The chosen architectural design is both cost-efficient and distinctive. It provides for a new 60,000 sq ft building joined to the current DMEI facility, prominently visible from all approaches. The building’s four new floors (research and clinical) will be linked to the existing floors with bridges that span a connecting atrium.

A wall extends northeast from the atrium and forms the north face of the new building. It also serves to screen the parking from the primary public entrance and from the street. The clinical/research floors are enclosed on the east with a curving glass wall and on the south with a brick wall matching the brick on the existing building. The new east entry provides access from the new upper parking deck. The natural grade of the site makes it possible to conceal the parking structure from the principal lines of sight to the new building.

Internally, floors one and two are assigned to clinical care and clinical research. Therefore, all patients and clinical staff will flow between those two floors in each building, connected by the atrium and its elevators and by the second floor bridge. Clinical space within the floors has been designed bearing in mind the special needs of our patients and the opportunities afforded by new clinical care technology. This will bring back within the Institute building all patient care services and permit about 40% future expansion of patient care services.

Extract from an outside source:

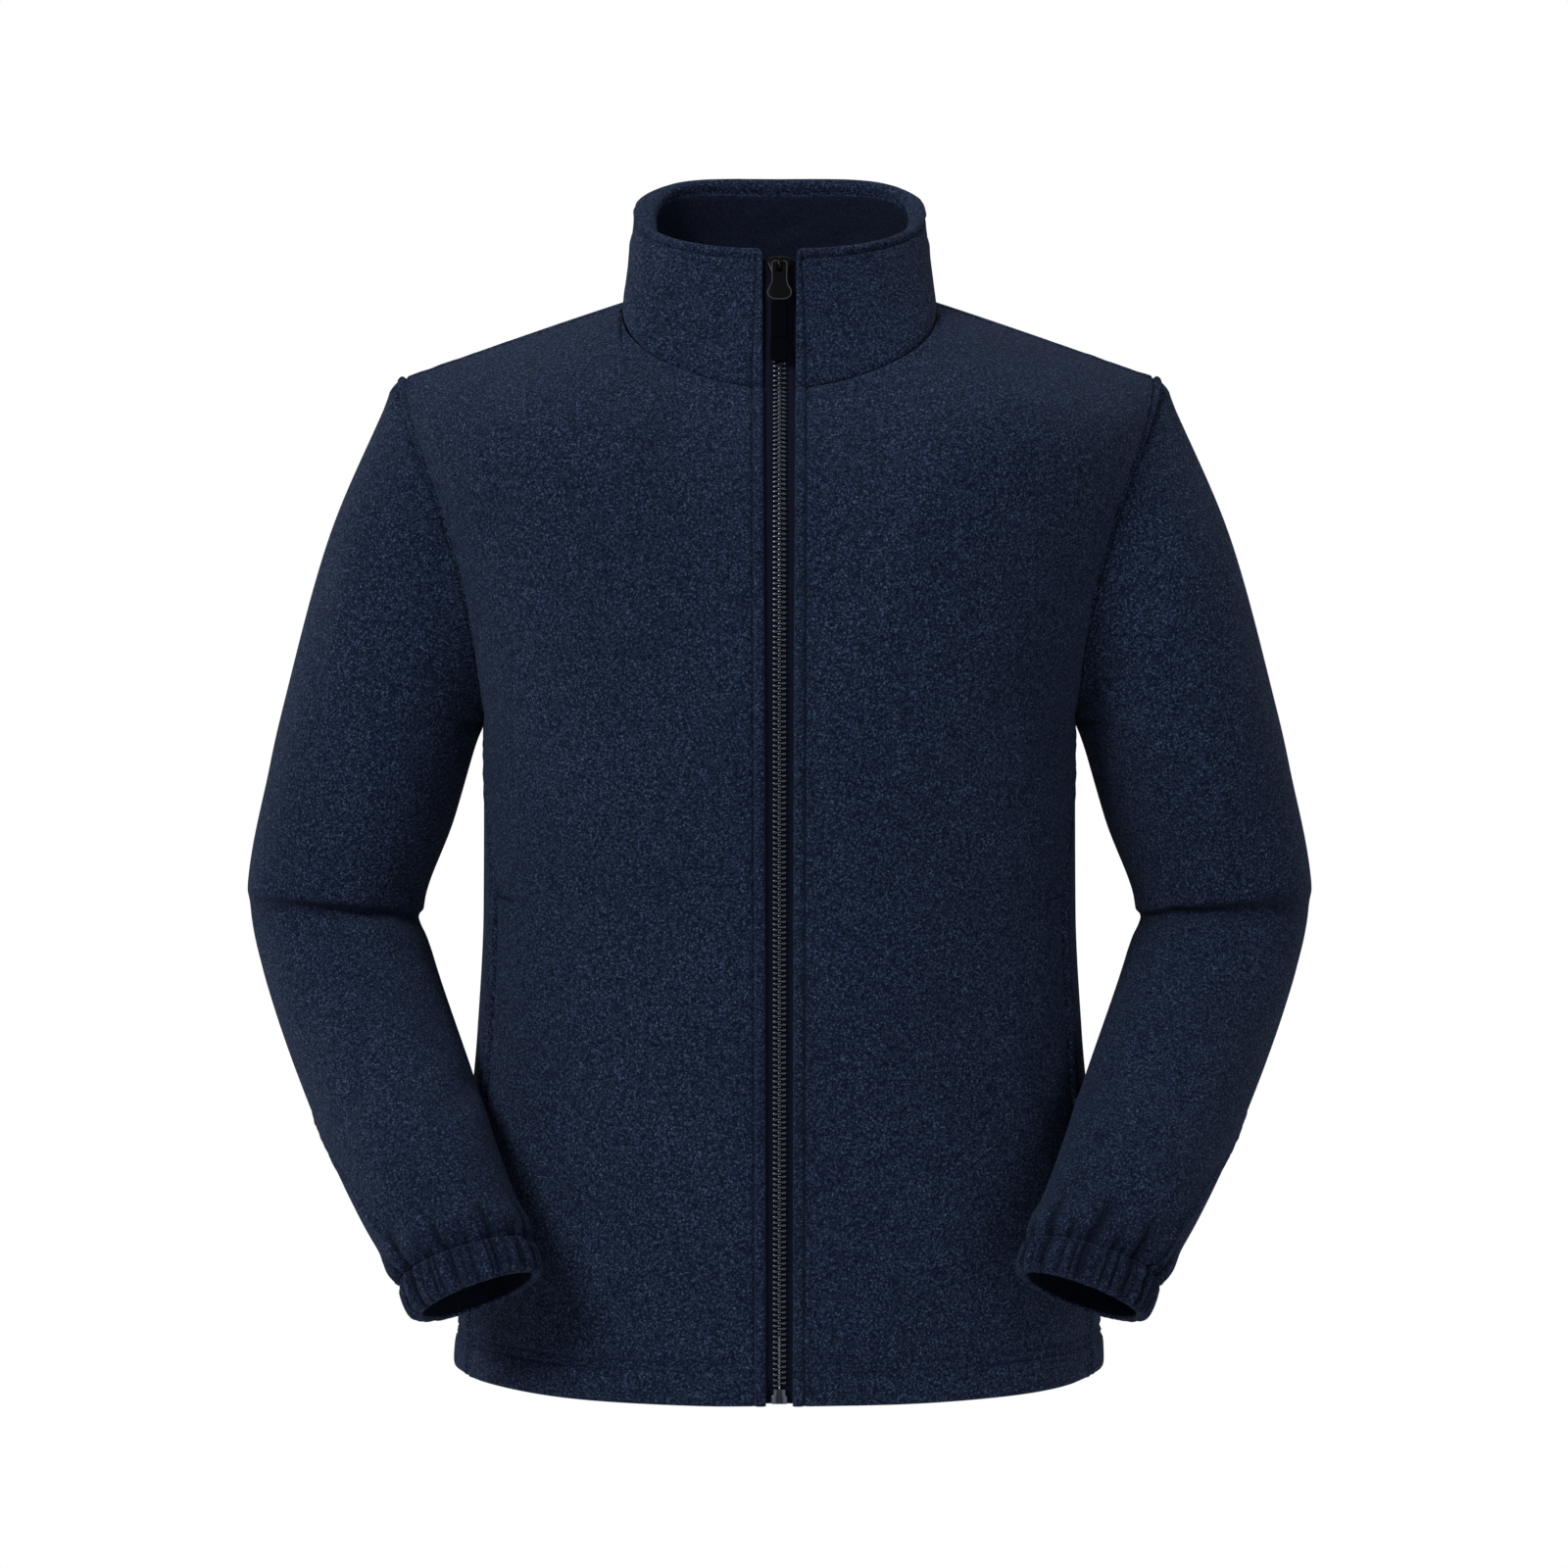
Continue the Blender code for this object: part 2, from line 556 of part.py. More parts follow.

Basic research laboratories are located in the basement and on the third floor. This takes advantage of adjacencies to core facilities in the basement of the existing building (which will be further expanded) and isolates the basement laboratories from public traffic. Laboratories in the basement use an ‘open architecture’ concept allowing flexible assignment of bench space for maximum functionality. The third floor is assigned about 30% to clinical office and infrastructure space and about 70% to basic research space. Laboratories on the third floor include a mix of limited access (such as microbiology) suites as well as open architecture laboratory space. Unassigned expansion space for new scientist recruitment is present in the basement and on the third floor. Approximately 20,000 square feet of new research space will be made available through this construction, doubling Institute research capacity.

The total cost for this project has been estimated at nearly $25 million—including all design, construction, and equipment costs. When completed, DMEI will have the necessary facilities to sustain its role in education, patient care, and vision research. More importantly, it will leverage that support, utilizing its proven strategies to provide Oklahoma with a valuable and truly unique resource—and an Institute that will benefit not only our state but all who depend upon their vision.

DMEI’s future—your Vision

We invite you to share our vision—to make it yours. We invite you to transform today’s vision into tomorrow’s cures.

Your support may enable us to build a laboratory for a promising young investigator—or to recruit seasoned, proven, innovative and productive talent.  It may purchase DNA microarray instrumentation, or it may equip a scientific computing center.

Your support may establish an eyelid reconstruction clinic, a clinical research center, or an expanded low vision center to serve patients with desperate problems.

Or you may wish it to meet unmet needs to complete a marvelous vision.

Regardless of the specific use, your generosity will empower other Oklahomans to have a dramatic impact on the lives of countless fellow human beings—some already threatened with vision loss and many thousands who will come seeking help in the years to come. And it may provide a place for two creative investigators to share talents and make the discovery that shatters old assumptions and enables the blind to see again.